Tidak ada pilihan, semuanya ingin keluar dari Nosar, tidak ada yang mau turun. Kericuhan terjadinya. Namun tetap tidak ada yang mau turun. Akhirnya operator dengan nekat memberikan komando, posisi duduk penumpang, dan jangan ada yang melanggar aturan.
Ketika kapal bergerak, hanya tinggal sejengkal lagi air danau masuk ke dalam kapal. Keadaan malam itu, cuaca tenang, tidak ada angin dan hujan sudah mereda. Danau tidak bergelombang. Pelan pelan kapal berlayar.
Menghindari bongkahan kayu dalam kegelapan, tetap memberikan komando agar penumpang tetap di posisi, jangan panik, bila ingin semuanya selamat. Perjalanan hampir dua jam itu mengantarkan mereka ke dermaga, ketika turun ada isak tangis saling berpelukan.
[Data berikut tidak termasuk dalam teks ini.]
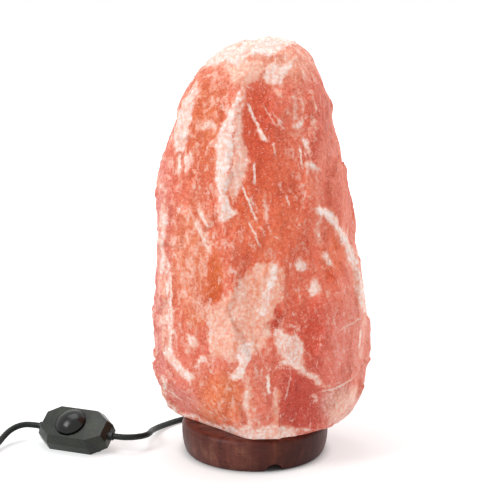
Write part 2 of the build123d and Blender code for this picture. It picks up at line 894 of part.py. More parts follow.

Kapal sebagai transportasi di Danau Lut Tawar sudah lama ditinggalkan, hanya dijadikan sebagai transportasi wisata. Namun ketika musibah melanda dan kecamatan Bintang terkurung, jalur danau ini menjadi pilihan utama.
Transportasi warisan leluhur itu kini kembali andalan utama. Bagaimana nasib warga Bintang, warga di arah timur Takengon ini, kabar berita didapat dari jalur kapal. Menanti kapal dari Bintang, saat ini sama dengan menanti harapan.